Yes, pasta marinara is typically a naturally dairy-free and vegan dish. But that doesn’t mean it isn’t delicious. And it’s so darn easy and versatile. Many people drown the wonderful tomato flavors under cheese, but this recipe elevates the sauce itself with delicious ingredient additions, like olives, sun-dried tomatoes, garlic, and fresh herbs. And did I mention this fully loaded sauce takes just 15 minutes to make?
Speedy Homemade Pasta Marinara with Olives and Sun-Dried Tomatoes
It might not look glamorous, but this vegan pasta marinara is flavor-full. I had run out of kalamata olives, so I used green olives in the photo shown (not the stuffed kind). Kalamata punch the flavor up a little more, but black and green are tasty if you want a milder taste.
This recipe is from Quick-fix Vegan by Robin Robertson. I originally shared it back when this cookbook was released, in 2011, but have given the post a big update. Robin is an author who I lean on for convenient recipes, particularly when I have a full pantry or ingredients that need to be used up. This is a homemade vegan pasta marinara, but Robin uses canned tomatoes to simplify things.
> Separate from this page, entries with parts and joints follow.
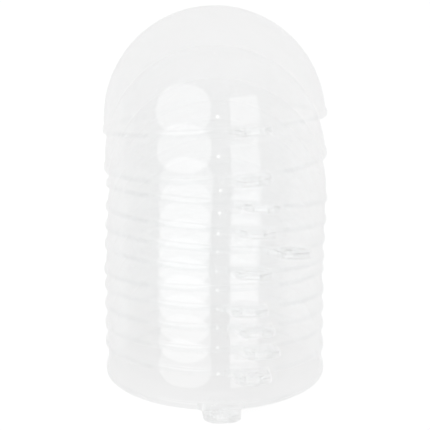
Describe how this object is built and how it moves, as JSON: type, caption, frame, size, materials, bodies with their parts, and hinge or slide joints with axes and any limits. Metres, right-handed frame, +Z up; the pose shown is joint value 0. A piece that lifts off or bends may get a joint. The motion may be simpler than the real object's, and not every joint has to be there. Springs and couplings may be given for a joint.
{
  "type": "queen cage",
  "caption": "Stack of thin clear hemispherical dome cages nested over each other, each with a rim bead and a flat hanging ear.",
  "frame": {"origin": "middle of the whole stack's footprint, on the ground under the bottom dome's rim", "axes": "+Z up along the stack, from the open mouth of the bottom dome to the crown of the top one; -Y is the front, the side the ears point to; +X is to the right of the front"},
  "size_m": [0.072, 0.0874, 0.1165],
  "materials": {
    "clear_plastic": "clear gloss"
  },
  "bodies": {
    "dome_01": {"dome_01": "clear_plastic"},
    "dome_02": {"dome_02": "clear_plastic"},
    "dome_03": {"dome_03": "clear_plastic"},
    "dome_04": {"dome_04": "clear_plastic"},
    "dome_05": {"dome_05": "clear_plastic"},
    "dome_06": {"dome_06": "clear_plastic"},
    "dome_07": {"dome_07": "clear_plastic"},
    "dome_08": {"dome_08": "clear_plastic"},
    "dome_09": {"dome_09": "clear_plastic"},
    "dome_10": {"dome_10": "clear_plastic"},
    "dome_11": {"dome_11": "clear_plastic"},
    "dome_12": {"dome_12": "clear_plastic"}
  },
  "joints": [
    {"name": "lift_02", "type": "slide", "parent": "dome_01", "child": "dome_02", "axis": [0.0157, 0.0628, 0.9979], "range_m": [0, 0.0313]},
    {"name": "lift_03", "type": "slide", "parent": "dome_02", "child": "dome_03", "axis": [0.007, 0.0837, 0.9965], "range_m": [0, 0.0331]},
    {"name": "lift_04", "type": "slide", "parent": "dome_03", "child": "dome_04", "axis": [0.0157, 0.0976, 0.9951], "range_m": [0, 0.0335]},
    {"name": "lift_05", "type": "slide", "parent": "dome_04", "child": "dome_05", "axis": [0.0227, 0.1011, 0.9946], "range_m": [0, 0.0336]},
    {"name": "lift_06", "type": "slide", "parent": "dome_05", "child": "dome_06", "axis": [-0.0052, 0.0906, 0.9959], "range_m": [0, 0.0335]},
    {"name": "lift_07", "type": "slide", "parent": "dome_06", "child": "dome_07", "axis": [0.0593, 0.0819, 0.9949], "range_m": [0, 0.0335]},
    {"name": "lift_08", "type": "slide", "parent": "dome_07", "child": "dome_08", "axis": [0.0663, 0.0802, 0.9946], "range_m": [0, 0.0335]},
    {"name": "lift_09", "type": "slide", "parent": "dome_08", "child": "dome_09", "axis": [0.0628, 0.0785, 0.9949], "range_m": [0, 0.0334]},
    {"name": "lift_10", "type": "slide", "parent": "dome_09", "child": "dome_10", "axis": [0.0698, 0.0906, 0.9934], "range_m": [0, 0.0325]},
    {"name": "lift_11", "type": "slide", "parent": "dome_10", "child": "dome_11", "axis": [-0.0698, -0.0175, 0.9974], "range_m": [0, 0.029]},
    {"name": "lift_12", "type": "slide", "parent": "dome_11", "child": "dome_12", "axis": [-0.0802, 0.0297, 0.9963], "range_m": [0, 0.0274]}
  ]
}
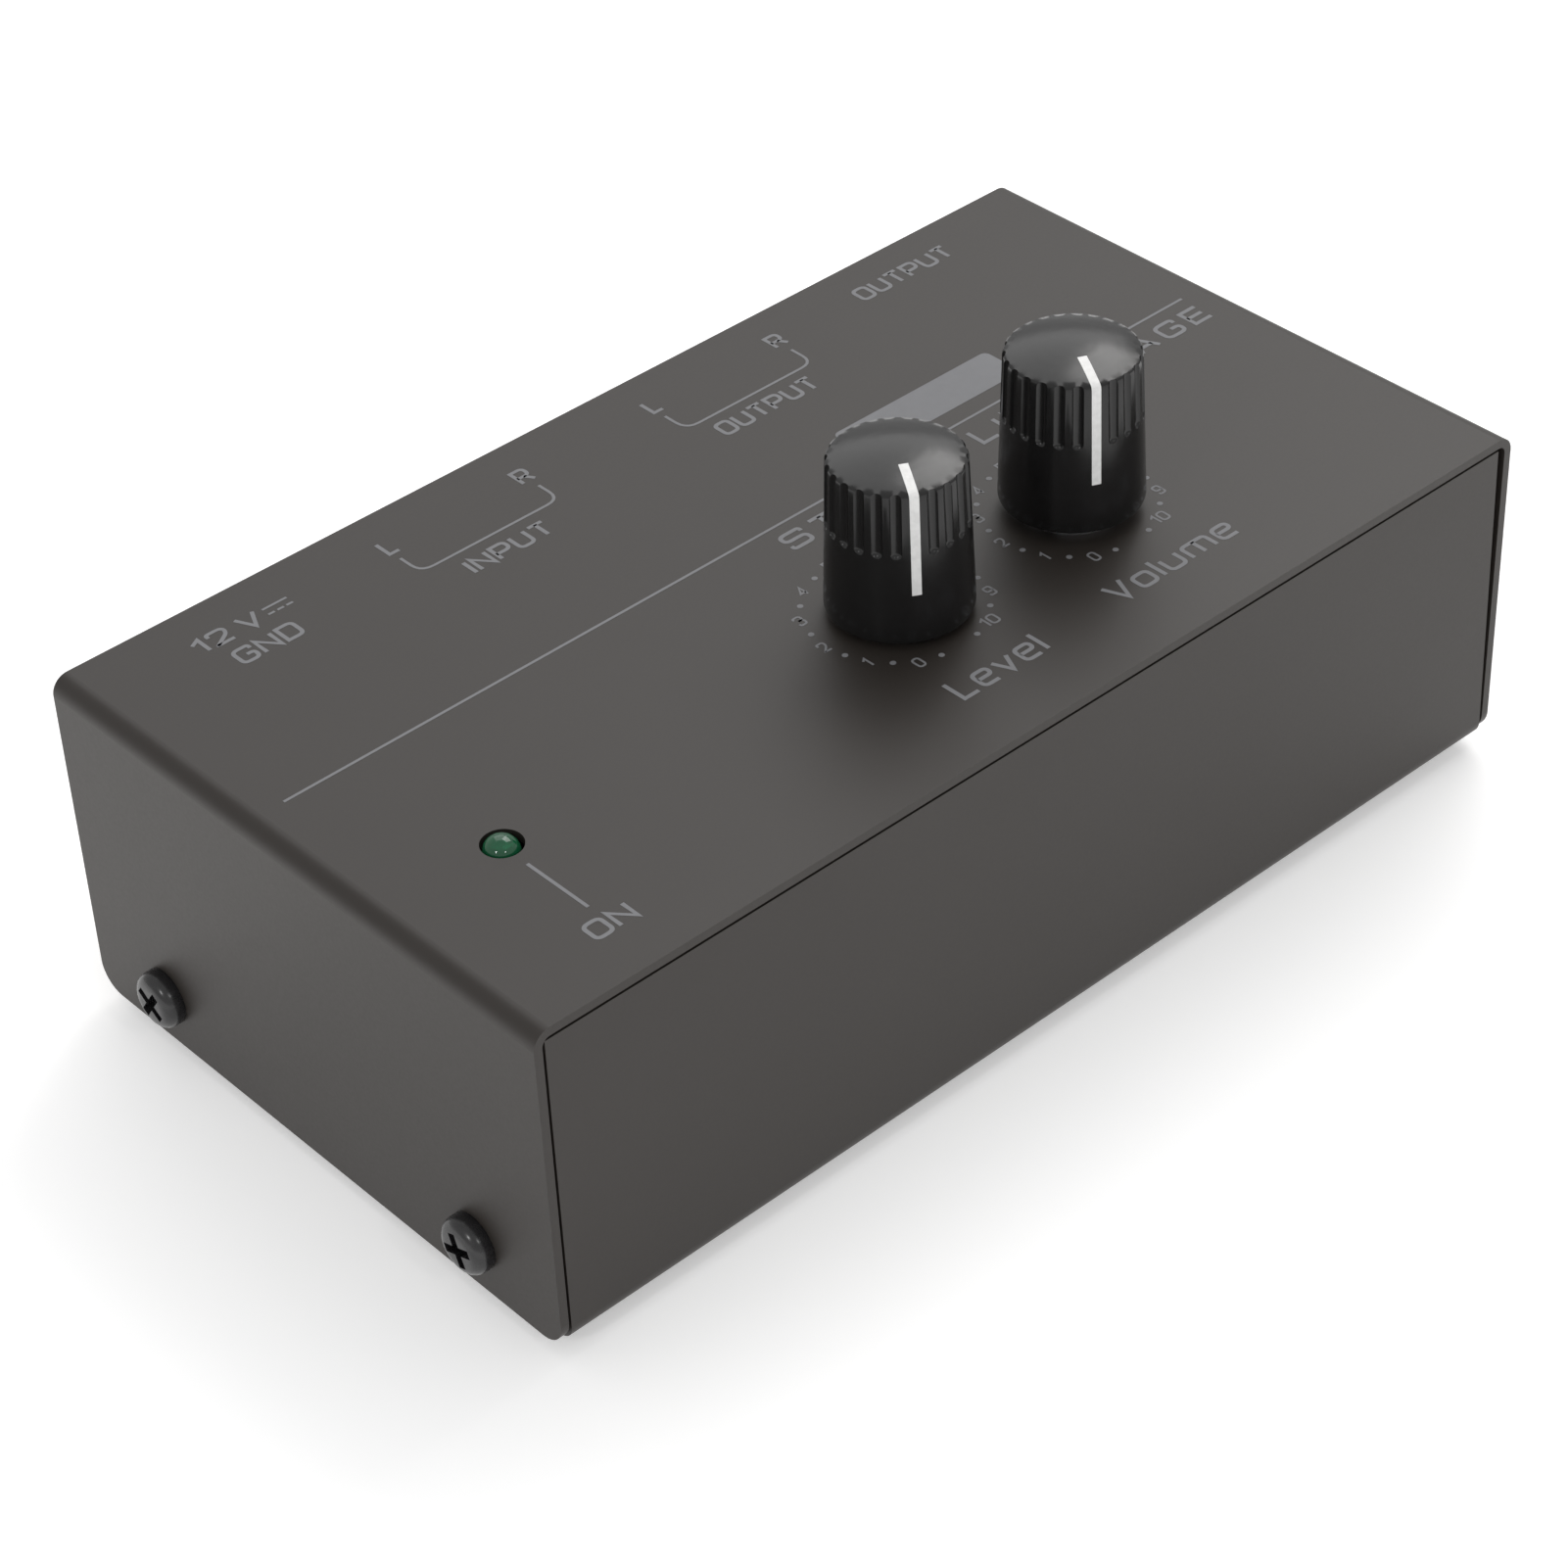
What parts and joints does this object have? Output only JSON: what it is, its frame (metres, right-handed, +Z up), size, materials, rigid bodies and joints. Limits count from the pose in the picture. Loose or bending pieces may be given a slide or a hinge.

Special Diet Notes: Speedy Homemade Vegan Pasta Marinara
By ingredients, this recipe is dairy-free / non-dairy, egg-free, optionally gluten-free, nut-free, peanut-free, soy-free, sesame-free, vegan, plant-based, and vegetarian. It’s also added sugar-free.
- 12 ounces uncooked pasta (use gluten-free, if needed)
- 1 tablespoon olive oil
- 5 garlic cloves, minced
- 1 (28-ounce) can crushed tomatoes
- 1 (14.5-ounce) can diced tomatoes, drained
- ¾ cup pitted kalamata olives, halved (can sub green or black olives)
- ¼ cup oil-packed sun-dried tomatoes
- 2 tablespoons minced fresh parsley
- ¼ cup chopped fresh basil leaves
- ½ teaspoon salt
- ¼ teaspoon red pepper flakes
- Freshly ground black pepper, to taste
- Cook the rotini in a large pot of boiling salted water until just tender, about 10 minutes. While the pasta is cooking, heat the oil in a saucepan over medium heat. Add the garlic and cook until fragrant, 1 minute. Stir in the crushed tomatoes and the diced tomatoes and simmer until the tomatoes have broken down a bit, 5 minutes.
- Add the olives, sundried tomatoes, parsley, basil, salt, red pepper flakes, and black pepper to taste. Cook to blend flavors, stirring occasionally, about 4 minutes longer. Drain the cooked pasta well and serve topped with the sauce.